▶ [Problem to solve]
In the material below, find all lines with the string "three" and copy them.

▶ [Collected data]
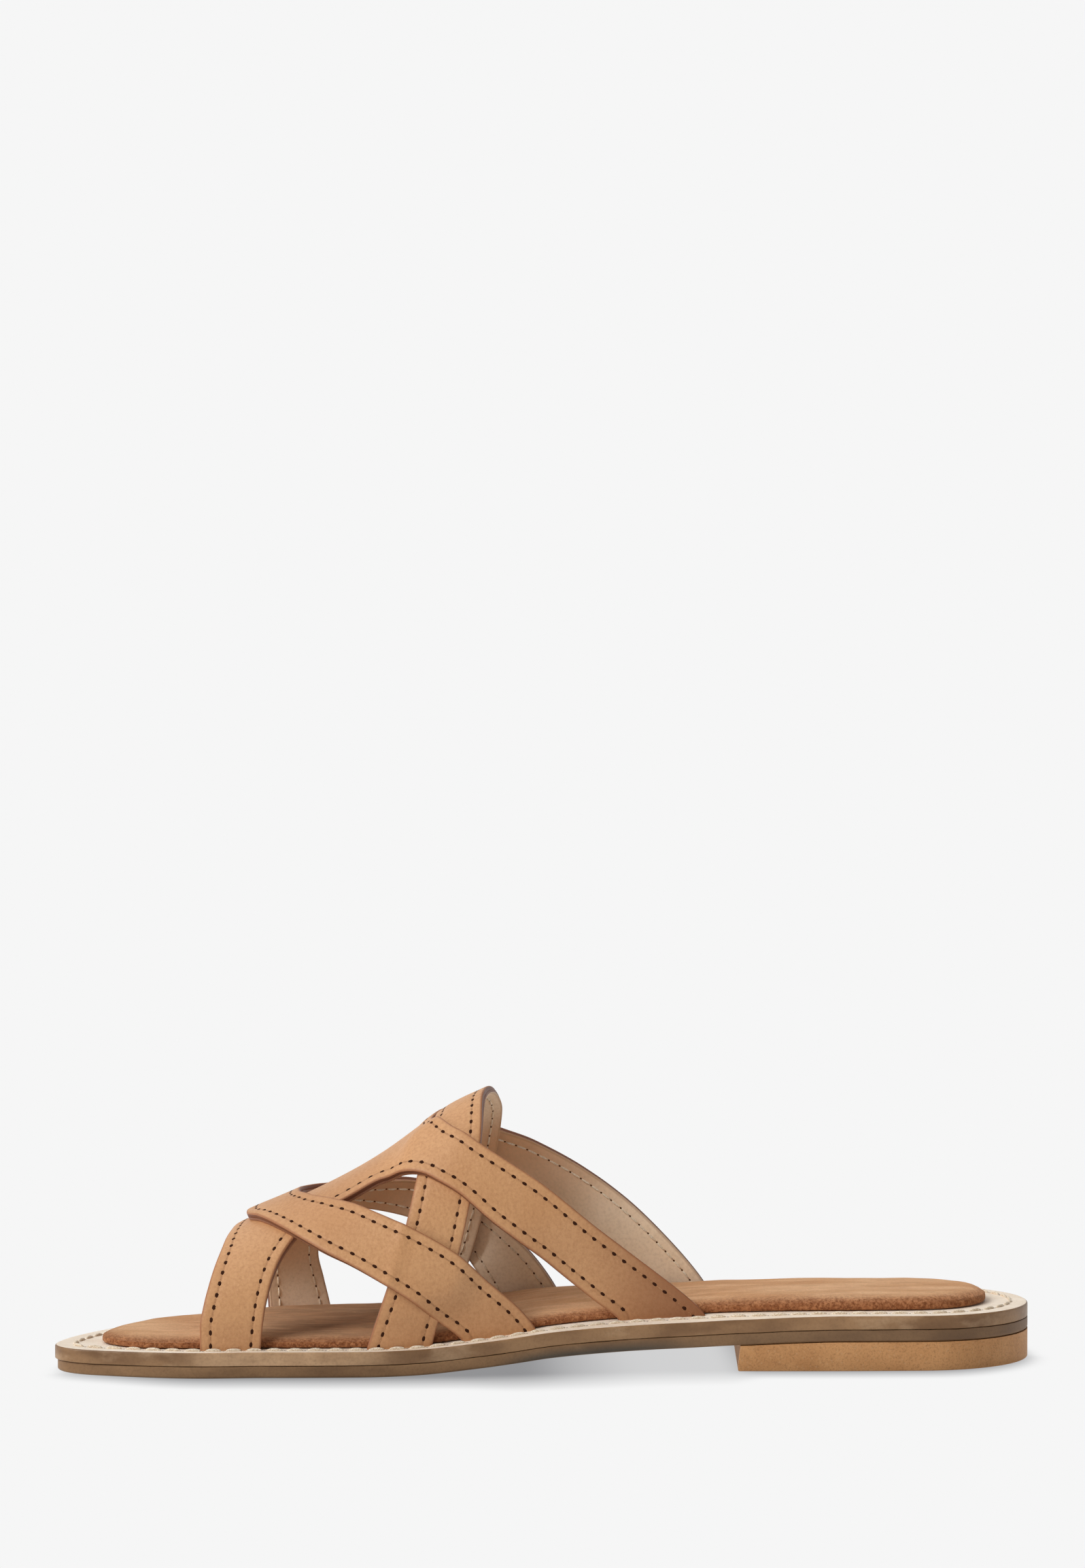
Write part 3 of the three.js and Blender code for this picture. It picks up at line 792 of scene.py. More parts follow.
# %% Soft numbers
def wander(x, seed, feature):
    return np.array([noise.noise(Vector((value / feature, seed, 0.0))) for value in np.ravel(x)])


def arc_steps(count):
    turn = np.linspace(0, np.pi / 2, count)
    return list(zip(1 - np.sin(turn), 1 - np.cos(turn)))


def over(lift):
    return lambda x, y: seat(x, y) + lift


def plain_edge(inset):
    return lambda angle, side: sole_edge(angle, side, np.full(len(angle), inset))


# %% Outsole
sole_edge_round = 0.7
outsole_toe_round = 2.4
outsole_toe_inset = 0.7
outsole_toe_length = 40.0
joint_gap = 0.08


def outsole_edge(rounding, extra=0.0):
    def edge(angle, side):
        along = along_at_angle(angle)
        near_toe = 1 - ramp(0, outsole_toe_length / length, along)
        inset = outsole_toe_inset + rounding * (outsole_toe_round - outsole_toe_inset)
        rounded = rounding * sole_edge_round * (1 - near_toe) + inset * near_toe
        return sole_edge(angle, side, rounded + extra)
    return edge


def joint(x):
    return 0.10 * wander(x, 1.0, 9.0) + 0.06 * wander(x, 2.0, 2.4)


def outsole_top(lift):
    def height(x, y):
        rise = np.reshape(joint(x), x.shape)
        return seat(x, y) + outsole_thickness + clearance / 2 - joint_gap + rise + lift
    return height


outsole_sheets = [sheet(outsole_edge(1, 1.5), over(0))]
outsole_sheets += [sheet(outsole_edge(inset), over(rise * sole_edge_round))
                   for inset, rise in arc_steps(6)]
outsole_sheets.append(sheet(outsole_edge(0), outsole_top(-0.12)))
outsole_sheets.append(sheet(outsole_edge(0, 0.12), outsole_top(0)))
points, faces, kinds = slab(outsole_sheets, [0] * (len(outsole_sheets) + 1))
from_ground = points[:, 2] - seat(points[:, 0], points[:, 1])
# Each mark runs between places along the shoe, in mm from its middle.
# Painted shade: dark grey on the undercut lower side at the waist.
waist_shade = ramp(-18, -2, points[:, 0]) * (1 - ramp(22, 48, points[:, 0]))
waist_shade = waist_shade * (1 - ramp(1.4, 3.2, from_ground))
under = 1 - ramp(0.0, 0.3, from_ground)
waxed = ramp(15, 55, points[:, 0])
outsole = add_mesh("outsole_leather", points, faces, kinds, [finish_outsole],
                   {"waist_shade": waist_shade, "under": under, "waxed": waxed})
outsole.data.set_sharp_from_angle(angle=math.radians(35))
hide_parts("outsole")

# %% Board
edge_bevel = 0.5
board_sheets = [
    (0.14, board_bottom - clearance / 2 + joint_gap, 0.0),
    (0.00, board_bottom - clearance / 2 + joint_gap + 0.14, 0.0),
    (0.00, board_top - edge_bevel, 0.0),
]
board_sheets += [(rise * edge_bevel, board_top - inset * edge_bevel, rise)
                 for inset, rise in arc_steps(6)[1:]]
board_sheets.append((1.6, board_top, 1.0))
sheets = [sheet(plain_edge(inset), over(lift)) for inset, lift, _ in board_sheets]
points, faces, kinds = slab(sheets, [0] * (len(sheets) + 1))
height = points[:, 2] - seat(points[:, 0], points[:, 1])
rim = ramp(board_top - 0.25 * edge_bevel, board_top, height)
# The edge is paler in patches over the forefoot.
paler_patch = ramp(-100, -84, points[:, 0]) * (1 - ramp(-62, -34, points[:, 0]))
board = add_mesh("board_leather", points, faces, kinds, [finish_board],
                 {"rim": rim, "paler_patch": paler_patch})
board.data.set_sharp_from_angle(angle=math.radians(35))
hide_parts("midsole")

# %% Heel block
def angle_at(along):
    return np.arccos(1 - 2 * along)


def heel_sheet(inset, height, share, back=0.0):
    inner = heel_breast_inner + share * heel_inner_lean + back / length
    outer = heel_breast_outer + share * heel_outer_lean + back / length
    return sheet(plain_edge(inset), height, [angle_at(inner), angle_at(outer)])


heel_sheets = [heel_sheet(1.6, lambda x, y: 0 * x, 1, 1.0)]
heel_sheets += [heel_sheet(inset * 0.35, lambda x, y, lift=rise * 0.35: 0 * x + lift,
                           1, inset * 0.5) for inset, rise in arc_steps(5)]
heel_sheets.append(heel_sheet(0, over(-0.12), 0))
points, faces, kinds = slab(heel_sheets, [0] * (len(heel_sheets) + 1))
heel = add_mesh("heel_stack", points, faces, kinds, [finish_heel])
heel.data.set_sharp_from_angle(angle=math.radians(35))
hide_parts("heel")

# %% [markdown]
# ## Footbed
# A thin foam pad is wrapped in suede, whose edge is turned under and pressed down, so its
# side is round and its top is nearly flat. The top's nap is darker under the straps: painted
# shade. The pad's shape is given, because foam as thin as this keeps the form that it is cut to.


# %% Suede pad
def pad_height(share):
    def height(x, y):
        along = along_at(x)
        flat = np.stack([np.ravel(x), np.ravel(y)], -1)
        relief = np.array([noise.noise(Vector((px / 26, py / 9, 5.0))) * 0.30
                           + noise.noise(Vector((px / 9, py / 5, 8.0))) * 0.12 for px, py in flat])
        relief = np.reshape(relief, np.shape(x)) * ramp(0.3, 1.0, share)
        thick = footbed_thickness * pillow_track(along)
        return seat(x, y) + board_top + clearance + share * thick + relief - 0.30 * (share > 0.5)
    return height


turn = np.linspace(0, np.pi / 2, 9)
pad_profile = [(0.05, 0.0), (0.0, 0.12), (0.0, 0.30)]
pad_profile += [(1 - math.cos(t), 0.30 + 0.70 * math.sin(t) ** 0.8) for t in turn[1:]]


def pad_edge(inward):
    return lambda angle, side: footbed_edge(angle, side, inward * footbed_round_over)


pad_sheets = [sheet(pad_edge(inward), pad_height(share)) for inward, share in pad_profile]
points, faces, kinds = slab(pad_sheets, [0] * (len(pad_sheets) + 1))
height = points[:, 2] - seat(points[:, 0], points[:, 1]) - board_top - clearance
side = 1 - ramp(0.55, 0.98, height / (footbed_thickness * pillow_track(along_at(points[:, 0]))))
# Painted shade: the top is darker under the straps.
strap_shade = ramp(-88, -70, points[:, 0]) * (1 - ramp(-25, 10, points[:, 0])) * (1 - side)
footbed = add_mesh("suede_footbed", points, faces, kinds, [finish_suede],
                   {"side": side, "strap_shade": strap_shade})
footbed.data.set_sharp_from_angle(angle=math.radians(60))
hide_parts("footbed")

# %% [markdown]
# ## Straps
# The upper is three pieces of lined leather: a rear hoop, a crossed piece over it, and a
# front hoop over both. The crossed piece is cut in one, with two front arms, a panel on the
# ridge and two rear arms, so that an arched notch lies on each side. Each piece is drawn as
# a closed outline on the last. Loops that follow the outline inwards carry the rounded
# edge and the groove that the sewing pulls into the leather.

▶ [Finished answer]
Write part 3 of the three.js and Blender code for this picture. It picks up at line 792 of scene.py. More parts follow.
# The upper is three pieces of lined leather: a rear hoop, a crossed piece over it, and a